Solo el que está en Cristo y lleva a Cristo en su corazón, es capaz de tener la mente y el poder de Cristo, que solo miró hacia su Padre sin  dejarse llevar por las tentaciones tan intensas que padeció. Si pues habéis resucitado con Cristo, buscad las cosas de arriba, donde está Cristo sentado a la diestra de Dios. (Colosenses 3:1). 

Busquemos pues a Dios y lo hallaremos sin duda. Él está asequible ante el que le busca.  Que no tenga Jesús que decir de nosotros: Y no queréis venir a mí. (Juan 5:40).
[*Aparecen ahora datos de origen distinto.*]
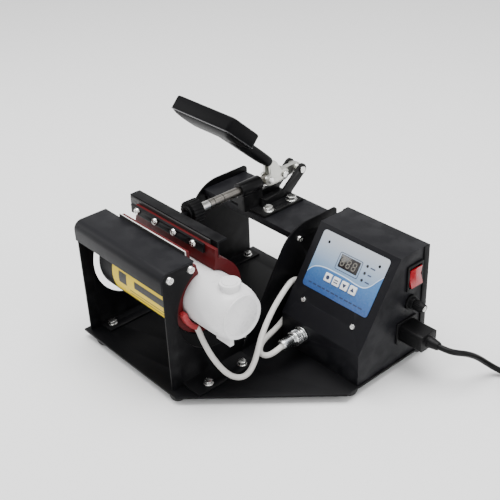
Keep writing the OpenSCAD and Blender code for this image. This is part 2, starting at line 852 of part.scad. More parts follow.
module box_screws() {
    color("#b9bbbd") {
        for (p = PANEL_SCREWS) on_slope(p[0], p[1]) pan_screw(3.2, 1.8, 1.5, board_drop - 0.5);
        for (p = BOARD_STUDS) on_slope(p[0], p[1]) translate([0, 0, 0.05 - board_drop + 0.5])
            cylinder(h = board_drop - 0.5, r = 1.5);
    }
}

module panel_overlay() {
    color("#6f9fd0") difference() {
        on_slope(0, panel_s) linear_extrude(panel_t) round_rect(panel_w, panel_l, 4);
        on_slope(display_x, display_s, -1) linear_extrude(4)
            round_rect(display_w + 0.6, display_l + 0.6, 0.5);
        for (x = KEY_X) on_slope(x, key_down_s, -1) linear_extrude(4)
            round_rect(key_s + 2 * key_gap, key_s + 2 * key_gap, 0.8);
        for (s = LED_S) on_slope(led_x, s, -1) cylinder(h = 4, r = 1.7);
        for (p = BOARD_STUDS) on_slope(p[0], p[1], -1) cylinder(h = 4, r = 1.7);
    }
}

module display_module() {
    color("#20100c") on_slope(display_x, display_s, -board_drop) linear_extrude(board_drop + panel_t)
        round_rect(display_w, display_l, 0.3);
}

module led_lenses() {
    color("#7a1512") for (s = LED_S) on_slope(led_x, s, -board_drop) {
        cylinder(h = board_drop, r = 1.5);
        translate([0, 0, board_drop]) cylinder(h = 1, r1 = 1.5, r2 = 1.1);
    }
}

module panel_key(i) {
    color("#e9e9e6") on_slope(KEY_X[i], key_down_s, -key_depth) {
        linear_extrude(key_depth + panel_t + key_rise) round_rect(key_s, key_s, 1);
    }
}

module key_set() {
    panel_key(0);
}

module key_temperature() {
    panel_key(1);
}

module key_down() {
    panel_key(2);
}

module key_up() {
    panel_key(3);
}

module circuit_board() {
    low = board_drop + board_t;
    color("#1f6b3a") difference() {
        union() {
            on_slope(0, 52, -low) linear_extrude(board_t) round_rect(84, 80, 1);
            for (x = KEY_X) on_slope(x, key_down_s, -board_drop) {
                translate([-3, -3, 0]) cube([6, 6, 3]);
                cylinder(h = board_drop - key_depth - 1, r = 1.7);
            }
            on_slope(-24, 66, -low - 9) linear_extrude(9) square([18, 10], center = true);
            on_slope(20, 66, -low - 7) linear_extrude(7) square([12, 12], center = true);
        }
    }
}

module transformer() {
    x0 = box_x0 + 8;
    y0 = 204;
    foot_l = 40;
    foot_w = 34;
    foot_t = 2;
    core_w = 16;
    core_h = 28;
    coil_w = 28;
    coil_l = 20;
    coil_h = 18;
    middle = [x0 + foot_l / 2, y0 + foot_w / 2];
    color("#8a8f94") {
        block([x0, y0, base_top], [x0 + foot_l, y0 + foot_w, base_top + foot_t]);
        block([x0 + 4, middle[1] - core_w / 2, base_top + foot_t],
            [x0 + foot_l - 4, middle[1] + core_w / 2, base_top + foot_t + core_h]);
        block([middle[0] - coil_l / 2, middle[1] - coil_w / 2, base_top + foot_t + 5],
            [middle[0] + coil_l / 2, middle[1] + coil_w / 2, base_top + foot_t + 5 + coil_h]);
    }
}

module power_relay() {
    relay_l = 40;
    relay_w = 48;
    relay_h = 22;
    x0 = box_x0 + 48;
    y0 = box_front + 14;
    color("#dcdcd2") block([x0, y0, base_top], [x0 + relay_l, y0 + relay_w, base_top + relay_h]);
}

// ---------- right-hand side ----------

module switch_frame() {
    inner_w = switch_w - 6;
    inner_l = switch_l - 6;
    color("#0e0e10") difference() {
        union() {
            along_x(box_x1, 2) translate([switch_y, switch_z]) round_rect(switch_w, switch_l, 1.5);
            along_x(box_x1 - 20, 20) translate([switch_y, switch_z])
                square([switch_w - 3.4, switch_l - 3.4], center = true);
        }
        along_x(box_x1 - 9, 20) translate([switch_y, switch_z])
            square([inner_w, inner_l], center = true);
    }
}

// Seen from the side the rocker is a shallow V that turns about a pin in the frame
module switch_rocker() {
    half = switch_l / 2 - 5;
    w = switch_w - 6.8;
    color("#d8242b") translate([box_x1, switch_y, switch_z]) rotate([90, 0, 0]) {
        translate([0, 0, -w / 2]) linear_extrude(w)
            polygon([[-4, -3], [-4, 3], [1.6, half], [3.1, half], [1.5, 0], [5, -half], [3.4, -half]]);
        translate([-4, 0, -w / 2 - 0.1]) cylinder(h = w + 0.2, r = 3);
    }
}

module fuse_holder() {
    color("#121214") difference() {
        union() {
            bar_x(box_x1 - 28, 28, fuse_y, fuse_z, fuse_r);
            bar_x(box_x1, 2.5, fuse_y, fuse_z, fuse_r + 2.2);
            bar_x(box_x1 + 2.5, 5, fuse_y, fuse_z, fuse_r + 0.6);
        }
        bar_x(box_x1 - 24, 40, fuse_y, fuse_z, fuse_r - 1.6);
    }
}

module fuse_cap() {
    color("#17171a") {
        bar_x(box_x1 - 20, 27.8, fuse_y, fuse_z, fuse_r - 1.6 - run_gap);
        bar_x(box_x1 + 7.8, fuse_out - 7.8 - 3, fuse_y, fuse_z, fuse_cap_r);
        bar_x(box_x1 + fuse_out - 3, 3, fuse_y, fuse_z, fuse_cap_r - 1.2);
    }
}

module power_inlet() {
    color("#101012") difference() {
        union() {
            along_x(box_x1, 2) translate([inlet_y, inlet_z]) round_rect(32, 27, 2);
            along_x(box_x1 - 18, 18) translate([inlet_y, inlet_z]) square([27, 20], center = true);
        }
        along_x(box_x1 - 2, 10) translate([inlet_y, inlet_z]) square([24, 17], center = true);
    }
}

module mains_connector() {
    x0 = box_x1 + 2;
    color("#0c0c0e") {
        along_x(x0, connector_l) translate([inlet_y, inlet_z])
            round_rect(connector_w, connector_h, 4);
        along_x(x0 - 4, 4) translate([inlet_y, inlet_z]) round_rect(23.6, 16.6, 2);
        translate([x0 + connector_l, inlet_y, inlet_z]) rotate([0, 90, 0])
            cylinder(h = relief_l, r1 = 6.5, r2 = 4.4);
    }
}

module mains_cord() {
    start = [box_x1 + 2 + connector_l + relief_l, inlet_y, inlet_z];
    color("#0b0b0c") {
        tube(cut_corners(concat([start], CORD)), cord_d, 8);
        tube(cut_corners(TAIL), cord_d, 8);
    }
}

module mains_coil() {
    color("#0b0b0c") translate([coil_x, coil_y, 0]) rotate_extrude()
        translate([coil_r - coil_w / 2, 0]) square([coil_w, coil_h]);
}

// A plain moulded plug with two flat pins and a round earth pin
module mains_plug() {
    translate([plug_x, plug_y, 12]) rotate([0, 0, 90]) {
        color("#0c0c0e") {
            rotate([-90, 0, 0]) cylinder(h = 22, r1 = 4.4, r2 = 7);
            block([-13, 22, -12], [13, 50, 12]);
        }
        color("#c9b458") {
            for (x = [-6.5, 6.5]) block([x - 0.8, 50, -1], [x + 0.8, 67, 5]);
            translate([0, 50, -7]) rotate([-90, 0, 0]) cylinder(h = 19, r = 2.4);
        }
    }
}

// ---------- heater cable ----------

module heater_socket() {
    color("#c9cbce") difference() {
        union() {
            bar_y(box_front - 2.5, 2.5, socket_x, socket_z, socket_r + 3);
            bar_y(box_front - 12, 28, socket_x, socket_z, socket_r);
        }
        bar_y(box_front - 13, 10, socket_x, socket_z, socket_r - 1.2);
    }
}

module connector_body() {
    color("#d2d4d6") difference() {
        union() {
            bar_y(ring_y0 - 12, 12.5, socket_x, socket_z, 6.2);
            bar_y(ring_y0 - 1.5, 8, socket_x, socket_z, socket_r - 1.4);
            bar_y(body_y0 + 4, ring_y0 - 16 - body_y0 + 4, socket_x, socket_z, 5.4);
            bar_y(body_y0 + 2, 7, socket_x, socket_z, 6.4);
        }
        bar_y(body_y0 - 1, 9, socket_x, socket_z, cable_d / 2 + 0.1);
    }
}

module connector_ring() {
    color("#dcdee0") difference() {
        bar_y(ring_y0 - 1, ring_l, socket_x, socket_z, ring_r);
        bar_y(ring_y0 + 1, ring_l + 1, socket_x, socket_z, socket_r + run_gap);
        bar_y(ring_y0 - 2, 5, socket_x, socket_z, 6.2 + run_gap);
    }
}

module heater_cable() {
    end = [socket_x, body_y0 + 7.9, socket_z];
    color("#e6e5e0") tube(cut_corners(concat(CABLE, [end])), cable_d, 8);
}

// ---------- cup ----------

module cup_profile(r, x1, round_l, end_r) {
    steps = 8;
    polygon([[0, 0], [r, 0], for (i = [0:steps]) let (a = 90 * i / steps)
        [end_r + (r - end_r) * cos(a), x1 - round_l + round_l * sin(a)], [0, x1]]);
}

module blank_cup() {
    x1 = stand_w + cup_out;
    boss_x = x1 - 17;
    color("#f4f4f4") difference() {
        union() {
            translate([x1 - cup_l, heater_y, heater_h]) rotate([0, 90, 0])
                rotate_extrude() difference() {
                    cup_profile(cup_r, cup_l, cup_round, cup_end_r);
                    translate([-1, -1]) square([1, cup_l + 2]);
                }
            translate([boss_x, heater_y, heater_h]) cylinder(h = cup_r + 5, r = 11);
            block([boss_x - 12, heater_y - 12, heater_h - cup_r - 5], [boss_x + 10, heater_y - 7, heater_h]);
        }
        translate([x1 - cup_l, heater_y, heater_h]) rotate([0, 90, 0])
            rotate_extrude() difference() {
                translate([0, -eps]) cup_profile(cup_r - cup_wall, cup_l - cup_wall - 1,
                    cup_round, cup_end_r - 2);
                translate([-1, -1]) square([1, cup_l + 2]);
            }
    }
}

placed() base_plate();
placed() rubber_feet();
placed() stand_left_cheek();
placed() stand_right_cheek();
placed() stand_top_cover();
placed() stand_screws();
placed() base_bolts();
placed() heater_shell();
placed() blank_label();
placed() fixed_insulator();
placed() fixed_screws();
placed() heater_band_fixed();
placed() heater_band_moving();
placed() band_lead_boot();
placed() pressure_rail();
placed() rail_clamp_strip();
placed() rail_screws();
placed() rail_insulator();
placed() rail_bracket();
placed() clamp_body();
placed() clamp_bolts();
placed() plunger();
placed() pressure_knob();
placed() plunger_pin();
placed() toggle_link();
placed() ear_pin();
placed() handle_arm();
placed() link_pin();
placed() handle_grip();
placed() bridge_left_cheek();
placed() bridge_right_cheek();
placed() bridge_plate();
placed() bridge_screws();
placed() box_shell();
placed() box_rear_cover();
placed() box_screws();
placed() panel_overlay();
placed() display_module();
placed() led_lenses();
placed() key_set();
placed() key_temperature();
placed() key_down();
placed() key_up();
placed() circuit_board();
placed() transformer();
placed() power_relay();
placed() switch_frame();
placed() switch_rocker();
placed() fuse_holder();
placed() fuse_cap();
placed() power_inlet();
placed() mains_connector();
placed() mains_cord();
placed() mains_coil();
placed() mains_plug();
placed() heater_socket();
placed() connector_body();
placed() connector_ring();
placed() heater_cable();
placed() blank_cup();
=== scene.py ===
# Mug heat press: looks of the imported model. Sizes are in millimetres in the press's own frame
# (X along the heater, Y away from the operator, Z from the floor) until at() turns them to metres.
import json
import math

import bmesh
import bpy
from mathutils import Matrix, Vector


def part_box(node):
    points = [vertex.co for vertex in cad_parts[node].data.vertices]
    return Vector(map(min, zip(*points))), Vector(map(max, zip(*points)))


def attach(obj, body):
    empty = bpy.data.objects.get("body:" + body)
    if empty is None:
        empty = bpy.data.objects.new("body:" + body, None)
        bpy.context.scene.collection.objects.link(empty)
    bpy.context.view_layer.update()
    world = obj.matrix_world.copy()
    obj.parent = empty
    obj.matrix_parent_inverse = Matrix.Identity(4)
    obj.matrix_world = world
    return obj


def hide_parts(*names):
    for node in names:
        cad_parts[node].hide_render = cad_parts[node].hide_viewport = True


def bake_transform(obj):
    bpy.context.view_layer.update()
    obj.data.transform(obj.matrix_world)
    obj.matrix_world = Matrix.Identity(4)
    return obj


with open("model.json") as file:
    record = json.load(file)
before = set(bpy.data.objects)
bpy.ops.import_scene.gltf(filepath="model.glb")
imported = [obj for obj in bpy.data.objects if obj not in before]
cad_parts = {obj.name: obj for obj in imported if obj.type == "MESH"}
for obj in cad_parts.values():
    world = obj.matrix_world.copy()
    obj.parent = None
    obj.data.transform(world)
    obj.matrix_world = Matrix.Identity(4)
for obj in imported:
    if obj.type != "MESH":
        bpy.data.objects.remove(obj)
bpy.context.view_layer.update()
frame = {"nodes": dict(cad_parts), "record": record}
NODES = frame["nodes"]
BODY_OF = {n: b for b, ns in frame["record"]["behaviour"]["bodies"].items() for n in ns}

MM = 0.001
ORIGIN = Vector((151.25, 132.0, 0.0))
BASE_TOP = 10.5
HEATER_Y, HEATER_Z = 57, 104.5
BOX_MID_X = 231.0
SLOPE_TOP_Y, SLOPE_TOP_Z = 207.5, BASE_TOP + 131


def at(x, y, z):
    """A point of the press's own frame, in metres in the model's frame."""
    return (Vector((x, y, z)) - ORIGIN) * MM


def mid(node):
    lo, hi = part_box(node)
    return (lo + hi) / 2


# ---------- camera ----------

def look(name, place, right, up, lens):
    """A camera whose orientation is given by its right and up axes."""
    data = bpy.data.cameras.new(name)
    data.lens = lens
    data.sensor_width = 36
    camera = bpy.data.objects.new(name, data)
    bpy.context.scene.collection.objects.link(camera)
    r = Vector(right).normalized()
    u = (Vector(up) - Vector(up).dot(r) * r).normalized()
    camera.matrix_world = Matrix.Translation(place) @ Matrix((r, u, r.cross(u))).transposed().to_4x4()
    return camera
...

A nosotros nos corresponde tener en cuenta estas palabras: Así también vosotros, cuando hayáis hecho todo lo que os ha sido ordenado, decid: Siervos inútiles somos, pues lo que debíamos hacer, hicimos. (Lucas 17:10). 

 

SIN SALDO. 

Se acaba ya mi vida en paz y sin congoja,

Con fracaso y victoria, con pena y alegría;

Una vida que antaño eterna parecía,

Y ahora se manifiesta como una paradoja.

 

En la fe que sostengo espero trascendencia;

No admito que la vida sea solo una charada;

Una tumba sombría con mi guirnalda ajada,

Y el huero comentario de alguna concurrencia.

 

En final predecible y en certeza ferviente,

Agradezco por todo, de nada me  lamento,

Porque somos candelas de vida y sentimiento

Que unidas forman parte de un aura más potente.

 

No soy más que un humano sin valor ni relieve,

Pero sé que el que ostenta la razón escondida,

Bien sabe lo que hace con nuestra cruz y vida

Y ando en paz hacia el fin, como el que nada debe.

 

Mis sólidas certezas las tengo ya archivadas,

Y duermo con el sueño de un niño descuidado

Que descansa en su padre sabiéndose mimado,

Y así recibe besos, riñas y carcajadas.

 

No tengo ningún mérito que presentar en saldo,

Pues lo que haya de ser está ya preparado;

No temo ni juicio, ni fuego, que abogado

Está también previsto y de ello yo me valgo.

 

Y al cabo todo pasa, como está ya previsto

Por el que todo puede y todo lo ha creado,

Que con celo de padre a todos nos ha amado,

Y para nuestra paz nos ha otorgado a Cristo.